They will catch it in both front and rear at once, and then it will be fight or surrender and most likely both, on one side, or the other.

I saw Genls Nelson & McCook yesterday old Nelson looks as natural as ever.

There are 4 Divisions now moving upon Chattanooga, Nelsons, McCooks, Woods, Thomsons and very likely a part of ours will bear a hand[.]

We are not doing much in the way of celebrating to day, but I heard a salute being fired down at Athens this morning at sunrise.

In your letter tell me how you passed the 4th it will interest me very much last 4th passed o very pleasantly to me, but to day proceedings in this direction are very dry.

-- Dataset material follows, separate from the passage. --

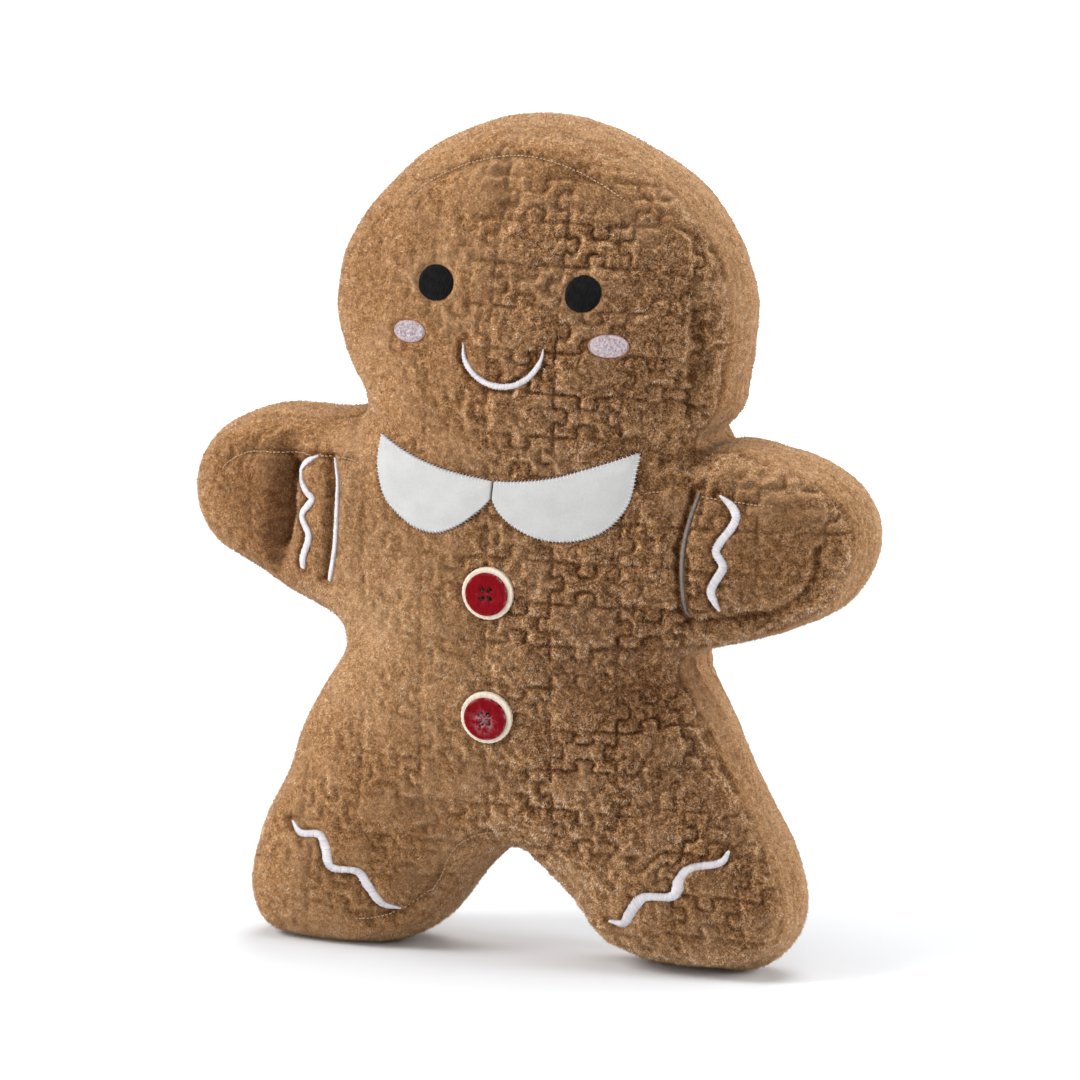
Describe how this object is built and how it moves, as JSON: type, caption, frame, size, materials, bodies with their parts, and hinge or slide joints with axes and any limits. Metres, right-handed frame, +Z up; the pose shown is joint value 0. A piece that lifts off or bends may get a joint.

no Basket Picnic, nor smiling faces, of the female persuasion, but a Soldiers life is variable you know, sunshine one day, clouds the next. Hurrah news has come of the surrender of Richmond, don't believe a word of it.

Robert.

I got a letter from Juliet a couple days ago will answer it soon[.]

(P.S)
got those stamps in Juliets letter
thanks
R.C

July 8, 1862

Camp near Athens, Ala July 8th/62

My dear Brother

Your interesting letter of June 21st was received last Sunday and I was very glad to hear of your good health, as I have had some fears for you on account of the unhealthiness of our late camping grounds[.]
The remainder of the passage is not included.